Task instructions.
The complete listing should be restated exactly.

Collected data
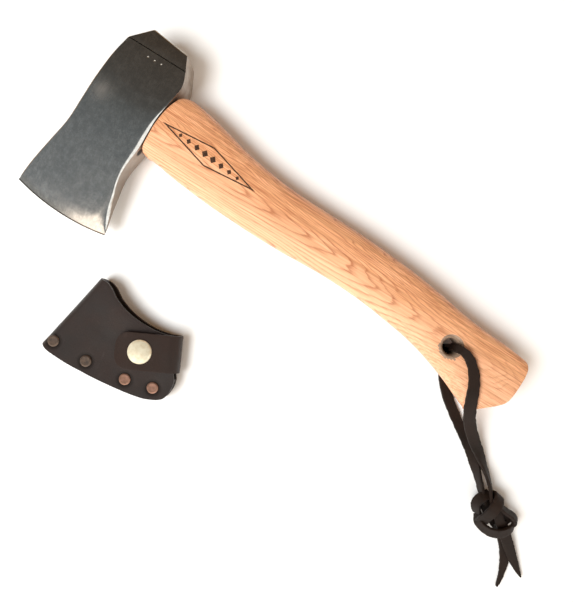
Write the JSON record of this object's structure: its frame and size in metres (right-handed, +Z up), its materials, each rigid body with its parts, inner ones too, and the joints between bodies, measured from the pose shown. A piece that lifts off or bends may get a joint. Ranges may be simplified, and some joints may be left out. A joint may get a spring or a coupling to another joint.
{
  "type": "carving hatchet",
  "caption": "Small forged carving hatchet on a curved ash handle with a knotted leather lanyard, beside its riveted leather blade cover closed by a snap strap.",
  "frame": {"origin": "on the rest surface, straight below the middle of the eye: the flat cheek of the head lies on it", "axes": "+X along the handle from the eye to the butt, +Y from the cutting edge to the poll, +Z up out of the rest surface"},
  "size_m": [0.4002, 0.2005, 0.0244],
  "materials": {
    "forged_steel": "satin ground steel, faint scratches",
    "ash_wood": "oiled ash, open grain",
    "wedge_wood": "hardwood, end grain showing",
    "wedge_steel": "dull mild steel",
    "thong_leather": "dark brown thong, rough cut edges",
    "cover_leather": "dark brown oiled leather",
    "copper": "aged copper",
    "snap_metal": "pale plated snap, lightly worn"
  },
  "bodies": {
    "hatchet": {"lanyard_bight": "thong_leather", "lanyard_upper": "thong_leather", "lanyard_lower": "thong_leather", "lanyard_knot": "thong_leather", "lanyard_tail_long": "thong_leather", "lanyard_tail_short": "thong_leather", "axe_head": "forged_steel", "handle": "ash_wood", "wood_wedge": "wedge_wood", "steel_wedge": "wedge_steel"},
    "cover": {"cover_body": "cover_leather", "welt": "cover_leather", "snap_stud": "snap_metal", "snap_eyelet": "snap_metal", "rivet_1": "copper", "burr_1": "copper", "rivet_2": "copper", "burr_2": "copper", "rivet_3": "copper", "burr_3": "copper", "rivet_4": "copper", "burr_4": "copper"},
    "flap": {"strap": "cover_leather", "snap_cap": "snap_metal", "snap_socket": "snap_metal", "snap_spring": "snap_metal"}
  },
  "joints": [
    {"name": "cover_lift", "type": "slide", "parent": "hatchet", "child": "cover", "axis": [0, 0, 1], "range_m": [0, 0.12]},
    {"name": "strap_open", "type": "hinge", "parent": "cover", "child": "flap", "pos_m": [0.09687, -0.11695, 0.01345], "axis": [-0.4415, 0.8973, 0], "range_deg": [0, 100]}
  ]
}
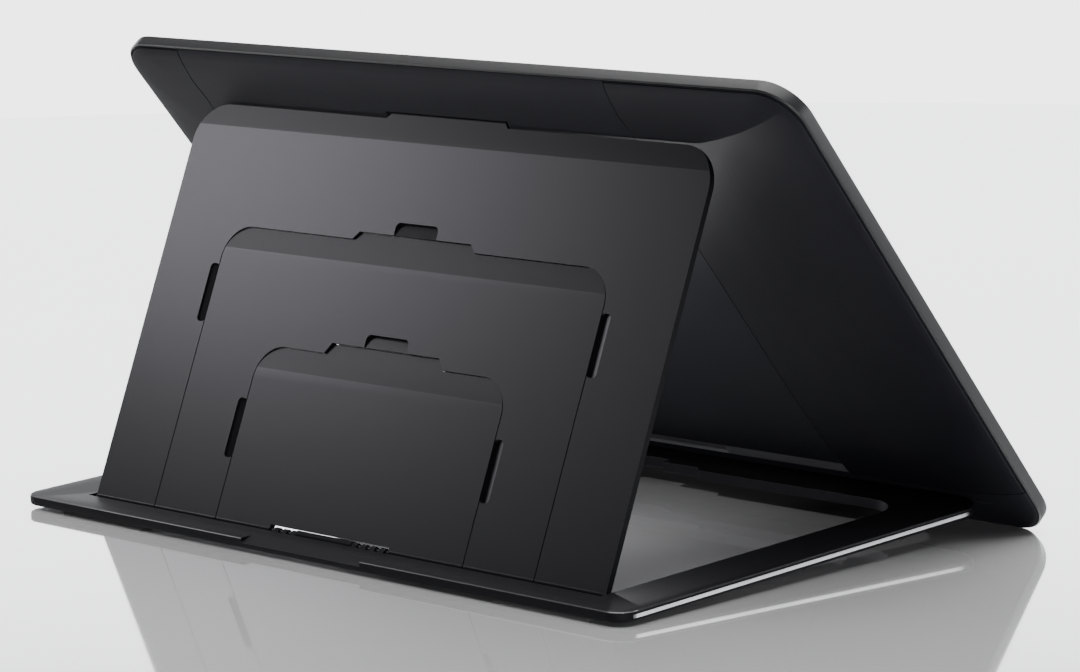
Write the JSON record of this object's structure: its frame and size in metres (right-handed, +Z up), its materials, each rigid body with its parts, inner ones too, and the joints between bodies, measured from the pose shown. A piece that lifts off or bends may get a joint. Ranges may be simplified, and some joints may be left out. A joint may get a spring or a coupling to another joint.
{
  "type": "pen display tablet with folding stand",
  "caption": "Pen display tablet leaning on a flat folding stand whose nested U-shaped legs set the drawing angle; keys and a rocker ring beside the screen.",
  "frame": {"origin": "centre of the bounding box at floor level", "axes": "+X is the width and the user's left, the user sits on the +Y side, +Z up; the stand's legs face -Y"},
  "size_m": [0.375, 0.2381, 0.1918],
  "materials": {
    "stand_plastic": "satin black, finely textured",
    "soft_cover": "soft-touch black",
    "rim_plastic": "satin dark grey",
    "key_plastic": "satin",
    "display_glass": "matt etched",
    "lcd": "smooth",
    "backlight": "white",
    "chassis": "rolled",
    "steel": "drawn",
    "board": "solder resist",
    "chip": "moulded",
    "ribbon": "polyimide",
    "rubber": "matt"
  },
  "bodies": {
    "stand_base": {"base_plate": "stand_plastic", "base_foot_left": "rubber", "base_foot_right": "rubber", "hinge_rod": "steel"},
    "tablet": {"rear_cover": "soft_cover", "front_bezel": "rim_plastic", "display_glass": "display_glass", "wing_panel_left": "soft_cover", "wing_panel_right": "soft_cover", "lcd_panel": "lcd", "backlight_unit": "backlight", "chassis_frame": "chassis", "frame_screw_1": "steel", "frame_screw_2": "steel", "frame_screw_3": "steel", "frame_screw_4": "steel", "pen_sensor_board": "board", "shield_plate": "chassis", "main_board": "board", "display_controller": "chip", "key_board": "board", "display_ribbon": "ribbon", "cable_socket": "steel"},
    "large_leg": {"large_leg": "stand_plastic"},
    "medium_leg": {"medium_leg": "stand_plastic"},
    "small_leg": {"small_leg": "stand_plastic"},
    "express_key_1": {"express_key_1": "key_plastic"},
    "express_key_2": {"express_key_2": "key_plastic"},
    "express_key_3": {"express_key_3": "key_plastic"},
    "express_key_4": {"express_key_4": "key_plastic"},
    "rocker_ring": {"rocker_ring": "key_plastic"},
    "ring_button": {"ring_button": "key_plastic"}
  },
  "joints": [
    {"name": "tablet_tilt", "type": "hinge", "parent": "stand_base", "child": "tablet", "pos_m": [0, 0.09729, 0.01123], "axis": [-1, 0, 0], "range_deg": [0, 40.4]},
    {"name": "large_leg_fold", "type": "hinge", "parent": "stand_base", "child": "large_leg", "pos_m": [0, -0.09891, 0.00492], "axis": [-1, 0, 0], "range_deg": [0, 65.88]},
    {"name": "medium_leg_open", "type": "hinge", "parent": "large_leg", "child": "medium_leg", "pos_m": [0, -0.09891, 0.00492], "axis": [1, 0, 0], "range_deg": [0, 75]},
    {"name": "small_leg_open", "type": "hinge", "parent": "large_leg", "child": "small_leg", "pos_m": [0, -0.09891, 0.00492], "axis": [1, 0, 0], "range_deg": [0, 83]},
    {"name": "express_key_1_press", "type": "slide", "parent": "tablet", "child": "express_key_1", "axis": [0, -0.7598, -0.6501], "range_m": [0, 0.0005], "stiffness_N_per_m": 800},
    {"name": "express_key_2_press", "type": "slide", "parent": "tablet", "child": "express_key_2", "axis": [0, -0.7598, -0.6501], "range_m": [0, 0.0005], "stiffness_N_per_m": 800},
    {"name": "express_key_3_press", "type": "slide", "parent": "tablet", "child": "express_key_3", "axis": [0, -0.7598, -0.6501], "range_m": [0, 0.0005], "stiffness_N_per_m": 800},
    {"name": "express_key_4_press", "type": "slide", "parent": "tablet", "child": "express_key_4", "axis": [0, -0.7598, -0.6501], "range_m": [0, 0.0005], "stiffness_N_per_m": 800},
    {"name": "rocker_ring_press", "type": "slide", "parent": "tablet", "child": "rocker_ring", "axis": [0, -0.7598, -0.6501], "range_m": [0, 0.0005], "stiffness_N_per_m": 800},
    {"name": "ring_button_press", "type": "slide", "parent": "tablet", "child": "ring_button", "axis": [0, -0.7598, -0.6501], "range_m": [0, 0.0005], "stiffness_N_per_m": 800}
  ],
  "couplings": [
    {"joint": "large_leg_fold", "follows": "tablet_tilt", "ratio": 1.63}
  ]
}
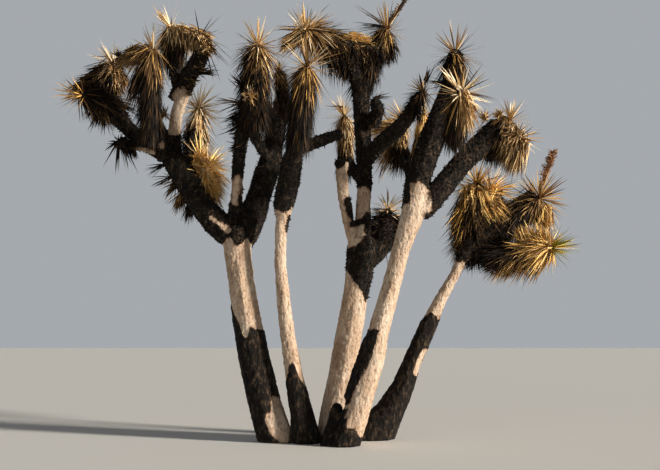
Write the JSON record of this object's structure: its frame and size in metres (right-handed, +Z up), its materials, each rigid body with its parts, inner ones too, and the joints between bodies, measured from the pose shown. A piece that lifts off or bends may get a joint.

Final answer.
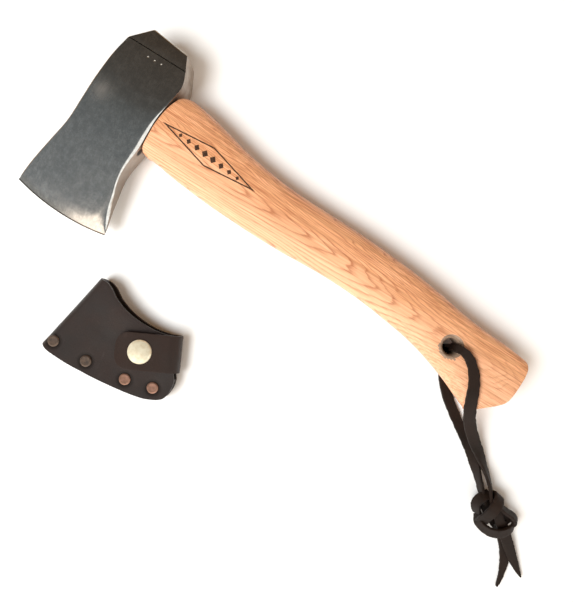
Write the JSON record of this object's structure: its frame and size in metres (right-handed, +Z up), its materials, each rigid body with its parts, inner ones too, and the joints between bodies, measured from the pose shown. A piece that lifts off or bends may get a joint. Ranges may be simplified, and some joints may be left out. A joint may get a spring or a coupling to another joint.
{
  "type": "carving hatchet",
  "caption": "Small forged carving hatchet on a curved ash handle with a knotted leather lanyard, beside its riveted leather blade cover closed by a snap strap.",
  "frame": {"origin": "on the rest surface, straight below the middle of the eye: the flat cheek of the head lies on it", "axes": "+X along the handle from the eye to the butt, +Y from the cutting edge to the poll, +Z up out of the rest surface"},
  "size_m": [0.4002, 0.2005, 0.0244],
  "materials": {
    "forged_steel": "satin ground steel, faint scratches",
    "ash_wood": "oiled ash, open grain",
    "wedge_wood": "hardwood, end grain showing",
    "wedge_steel": "dull mild steel",
    "thong_leather": "dark brown thong, rough cut edges",
    "cover_leather": "dark brown oiled leather",
    "copper": "aged copper",
    "snap_metal": "pale plated snap, lightly worn"
  },
  "bodies": {
    "hatchet": {"lanyard_bight": "thong_leather", "lanyard_upper": "thong_leather", "lanyard_lower": "thong_leather", "lanyard_knot": "thong_leather", "lanyard_tail_long": "thong_leather", "lanyard_tail_short": "thong_leather", "axe_head": "forged_steel", "handle": "ash_wood", "wood_wedge": "wedge_wood", "steel_wedge": "wedge_steel"},
    "cover": {"cover_body": "cover_leather", "welt": "cover_leather", "snap_stud": "snap_metal", "snap_eyelet": "snap_metal", "rivet_1": "copper", "burr_1": "copper", "rivet_2": "copper", "burr_2": "copper", "rivet_3": "copper", "burr_3": "copper", "rivet_4": "copper", "burr_4": "copper"},
    "flap": {"strap": "cover_leather", "snap_cap": "snap_metal", "snap_socket": "snap_metal", "snap_spring": "snap_metal"}
  },
  "joints": [
    {"name": "cover_lift", "type": "slide", "parent": "hatchet", "child": "cover", "axis": [0, 0, 1], "range_m": [0, 0.12]},
    {"name": "strap_open", "type": "hinge", "parent": "cover", "child": "flap", "pos_m": [0.09687, -0.11695, 0.01345], "axis": [-0.4415, 0.8973, 0], "range_deg": [0, 100]}
  ]
}
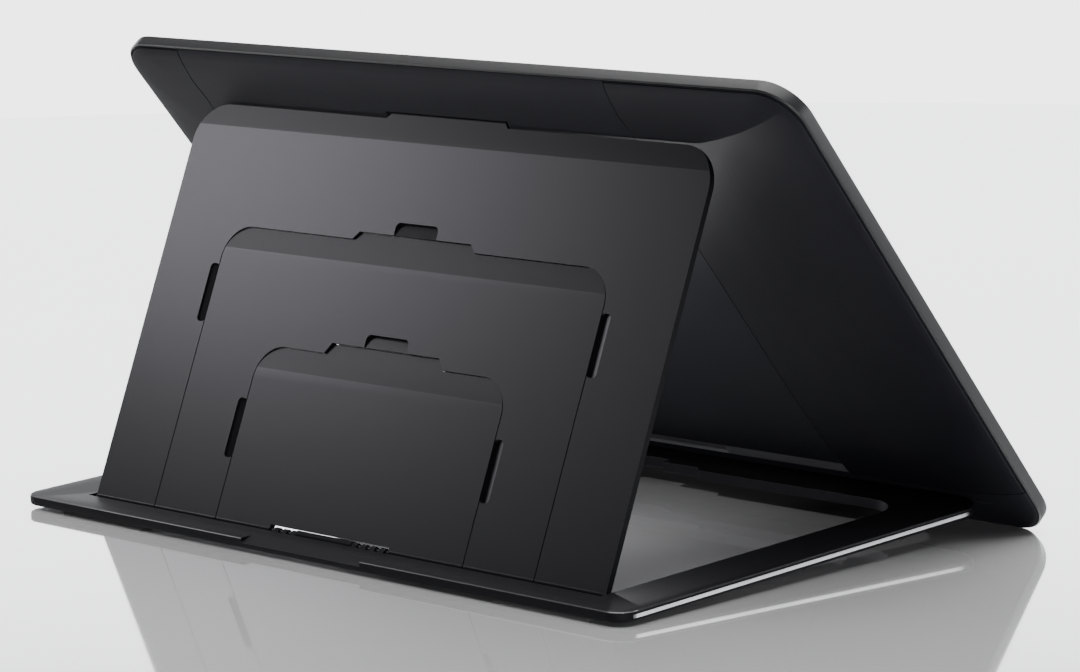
Write the JSON record of this object's structure: its frame and size in metres (right-handed, +Z up), its materials, each rigid body with its parts, inner ones too, and the joints between bodies, measured from the pose shown. A piece that lifts off or bends may get a joint. Ranges may be simplified, and some joints may be left out. A joint may get a spring or a coupling to another joint.
{
  "type": "pen display tablet with folding stand",
  "caption": "Pen display tablet leaning on a flat folding stand whose nested U-shaped legs set the drawing angle; keys and a rocker ring beside the screen.",
  "frame": {"origin": "centre of the bounding box at floor level", "axes": "+X is the width and the user's left, the user sits on the +Y side, +Z up; the stand's legs face -Y"},
  "size_m": [0.375, 0.2381, 0.1918],
  "materials": {
    "stand_plastic": "satin black, finely textured",
    "soft_cover": "soft-touch black",
    "rim_plastic": "satin dark grey",
    "key_plastic": "satin",
    "display_glass": "matt etched",
    "lcd": "smooth",
    "backlight": "white",
    "chassis": "rolled",
    "steel": "drawn",
    "board": "solder resist",
    "chip": "moulded",
    "ribbon": "polyimide",
    "rubber": "matt"
  },
  "bodies": {
    "stand_base": {"base_plate": "stand_plastic", "base_foot_left": "rubber", "base_foot_right": "rubber", "hinge_rod": "steel"},
    "tablet": {"rear_cover": "soft_cover", "front_bezel": "rim_plastic", "display_glass": "display_glass", "wing_panel_left": "soft_cover", "wing_panel_right": "soft_cover", "lcd_panel": "lcd", "backlight_unit": "backlight", "chassis_frame": "chassis", "frame_screw_1": "steel", "frame_screw_2": "steel", "frame_screw_3": "steel", "frame_screw_4": "steel", "pen_sensor_board": "board", "shield_plate": "chassis", "main_board": "board", "display_controller": "chip", "key_board": "board", "display_ribbon": "ribbon", "cable_socket": "steel"},
    "large_leg": {"large_leg": "stand_plastic"},
    "medium_leg": {"medium_leg": "stand_plastic"},
    "small_leg": {"small_leg": "stand_plastic"},
    "express_key_1": {"express_key_1": "key_plastic"},
    "express_key_2": {"express_key_2": "key_plastic"},
    "express_key_3": {"express_key_3": "key_plastic"},
    "express_key_4": {"express_key_4": "key_plastic"},
    "rocker_ring": {"rocker_ring": "key_plastic"},
    "ring_button": {"ring_button": "key_plastic"}
  },
  "joints": [
    {"name": "tablet_tilt", "type": "hinge", "parent": "stand_base", "child": "tablet", "pos_m": [0, 0.09729, 0.01123], "axis": [-1, 0, 0], "range_deg": [0, 40.4]},
    {"name": "large_leg_fold", "type": "hinge", "parent": "stand_base", "child": "large_leg", "pos_m": [0, -0.09891, 0.00492], "axis": [-1, 0, 0], "range_deg": [0, 65.88]},
    {"name": "medium_leg_open", "type": "hinge", "parent": "large_leg", "child": "medium_leg", "pos_m": [0, -0.09891, 0.00492], "axis": [1, 0, 0], "range_deg": [0, 75]},
    {"name": "small_leg_open", "type": "hinge", "parent": "large_leg", "child": "small_leg", "pos_m": [0, -0.09891, 0.00492], "axis": [1, 0, 0], "range_deg": [0, 83]},
    {"name": "express_key_1_press", "type": "slide", "parent": "tablet", "child": "express_key_1", "axis": [0, -0.7598, -0.6501], "range_m": [0, 0.0005], "stiffness_N_per_m": 800},
    {"name": "express_key_2_press", "type": "slide", "parent": "tablet", "child": "express_key_2", "axis": [0, -0.7598, -0.6501], "range_m": [0, 0.0005], "stiffness_N_per_m": 800},
    {"name": "express_key_3_press", "type": "slide", "parent": "tablet", "child": "express_key_3", "axis": [0, -0.7598, -0.6501], "range_m": [0, 0.0005], "stiffness_N_per_m": 800},
    {"name": "express_key_4_press", "type": "slide", "parent": "tablet", "child": "express_key_4", "axis": [0, -0.7598, -0.6501], "range_m": [0, 0.0005], "stiffness_N_per_m": 800},
    {"name": "rocker_ring_press", "type": "slide", "parent": "tablet", "child": "rocker_ring", "axis": [0, -0.7598, -0.6501], "range_m": [0, 0.0005], "stiffness_N_per_m": 800},
    {"name": "ring_button_press", "type": "slide", "parent": "tablet", "child": "ring_button", "axis": [0, -0.7598, -0.6501], "range_m": [0, 0.0005], "stiffness_N_per_m": 800}
  ],
  "couplings": [
    {"joint": "large_leg_fold", "follows": "tablet_tilt", "ratio": 1.63}
  ]
}
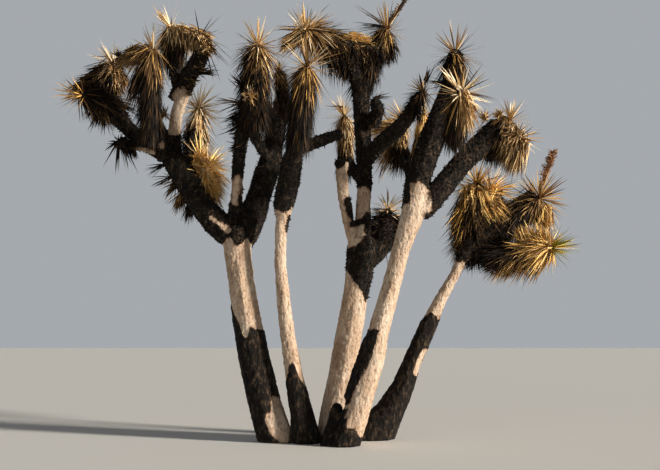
Write the JSON record of this object's structure: its frame and size in metres (right-handed, +Z up), its materials, each rigid body with its parts, inner ones too, and the joints between bodies, measured from the pose shown. A piece that lifts off or bends may get a joint.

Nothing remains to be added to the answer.